CONSTRAINED NONLINEAR OPTIMIZATION APPROACHES TO COLOR-SIGNAL SEPARATION

Abstract

The process of separating a color signal into illumination and surface reflectance components is a fundamental issue in color reproduction and constancy. This color-signal separation can be carried out by minimizing the error in the least squares fit of the product of the illumination and the surface spectral reflectance to the actual color signal. Moreover, when taking in account the physical realizability constraints on both the surface reflectance and illumination, the feasible solutions to the nonlinear least-squares problem should satisfy a number of linear inequalities. Four distinct novel optimization algorithms are presented to employ these constraints to minimize the nonlinear least squares fitting error. The first approach, which is based on Ritter's superlinear convergent method, provides a computationally superior algorithm to find the minimum solution to the nonlinear least-squares error problem subject to linear inequality constraints. Unfortunately, this gradient-like algorithm may sometimes be trapped at a local minimum or become unstable when the parameters involved in the algorithm are not tuned properly.

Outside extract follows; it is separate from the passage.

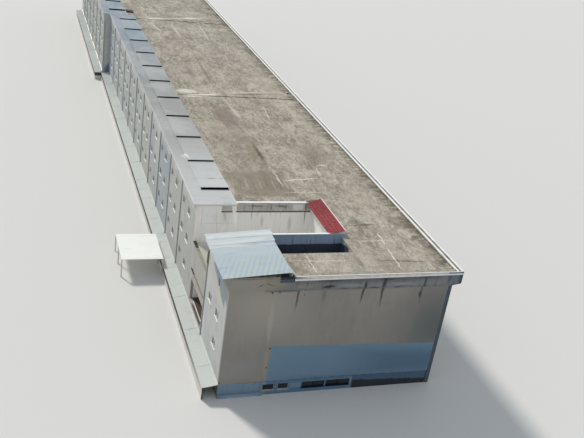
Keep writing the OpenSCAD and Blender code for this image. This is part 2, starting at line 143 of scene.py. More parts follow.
# Marks on a face whose two axes are given: blots and bands from a start to an end, width mm
# wide. In the mark's own turned axes p is one at its edge; a blot takes the length of p and so
# tapers to both ends, a band takes the greater axis and keeps its width. Core is the solid share,
# and through, in metres, is so long that the place across the face never counts
def layMarks(tree, spot, colour, axes, marks):
    through = 90.0
    normal = Vector([0.0 if k in axes else 1.0 for k in range(3)])
    for kind, start, end, width, core, tone, strength in marks:
        ends = np.zeros((2, 3))
        ends[:, list(axes)] = (start, end)
        first, last = (Vector(p) for p in toScene(ends))
        along = (last - first).normalized()
        turn = Matrix((along, normal.cross(along), normal)).transposed().to_euler()
        own = addNode(tree, "Mapping",
                      {"vector_type": "TEXTURE", "Location": (first + last) / 2, "Rotation": turn,
                       "Scale": ((last - first).length / 2, width * 0.0005, through)},
                      {"Vector": spot}).outputs[0]
        if kind == "blot":
            far = addNode(tree, "VectorMath", {"operation": "LENGTH"},
                          {0: own}).outputs["Value"]
        else:
            size = addNode(tree, "VectorMath", {"operation": "ABSOLUTE"}, {0: own})
            parts = addNode(tree, "SeparateXYZ", links={0: size.outputs[0]})
            far = addNode(tree, "Math", {"operation": "MAXIMUM"},
                          {0: parts.outputs[0], 1: parts.outputs[1]}).outputs[0]
        mask = addNode(tree, "MapRange",
                       {"From Min": core, "From Max": 1.0, "To Min": 1.0, "To Max": 0.0,
                        "interpolation_type": "SMOOTHSTEP"}, {0: far}).outputs[0]
        colour = layOver(tree, colour, tone, mask, strength)
    return colour


# Lines across one axis, pitch mm apart and width mm thick, the first at start
def lineMask(tree, spot, axis, start, pitch, width):
    parts = addNode(tree, "SeparateXYZ", links={0: spot})
    zero = (start * 0.001 + wallCorner[axis]) / (pitch * 0.001)
    turn = addNode(tree, "Math",
                   {"operation": "MULTIPLY_ADD", 1: 1000 / pitch, 2: 0.5 - zero},
                   {0: parts.outputs[axis]})
    saw = addNode(tree, "Math", {"operation": "FRACT"}, {0: turn.outputs[0]})
    middle = addNode(tree, "Math", {"operation": "SUBTRACT", 1: 0.5}, {0: saw.outputs[0]})
    gap = addNode(tree, "Math", {"operation": "ABSOLUTE"}, {0: middle.outputs[0]})
    return addNode(tree, "MapRange",
                   {"From Min": width / pitch / 2, "From Max": width / pitch, "To Min": 1.0,
                    "To Max": 0.0}, {0: gap.outputs[0]}).outputs[0]


# One chance value for each bay along Y, the same over its whole height
def bayTone(tree, spot):
    parts = addNode(tree, "SeparateXYZ", links={0: spot})
    count = addNode(tree, "Math",
                    {"operation": "MULTIPLY_ADD", 1: 1000 / bay, 2: -wallCorner[1] * 1000 / bay},
                    {0: parts.outputs[1]})
    step = addNode(tree, "Math", {"operation": "FLOOR"}, {0: count.outputs[0]})
    return addNode(tree, "TexWhiteNoise", {"noise_dimensions": "1D"},
                   {"W": step.outputs[0]}).outputs["Value"]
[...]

The remaining three methods are based on the stable and promising global minimizer called simulated annealing. The annealing algorithm can always find the global minimum solution with probability one, but its convergence is extremely slow. To tackle this difficulty, a cost-effective variable-separable formulation based on the concept of Golub and Pereyra is adopted to reduce the nonlinear least-squares problem to be a small-scale nonlinear least-squares problem whose solution state space is less than that of the original space. It will be shown that the computational burden is reduced by an order of magnitude. The computational efficiency can be further improved when the original Boltzman generating distribution of the classical annealing is replaced by the Cauchy distribution. Finally, a number of test samples are conducted to verify the effectiveness of the proposed methods.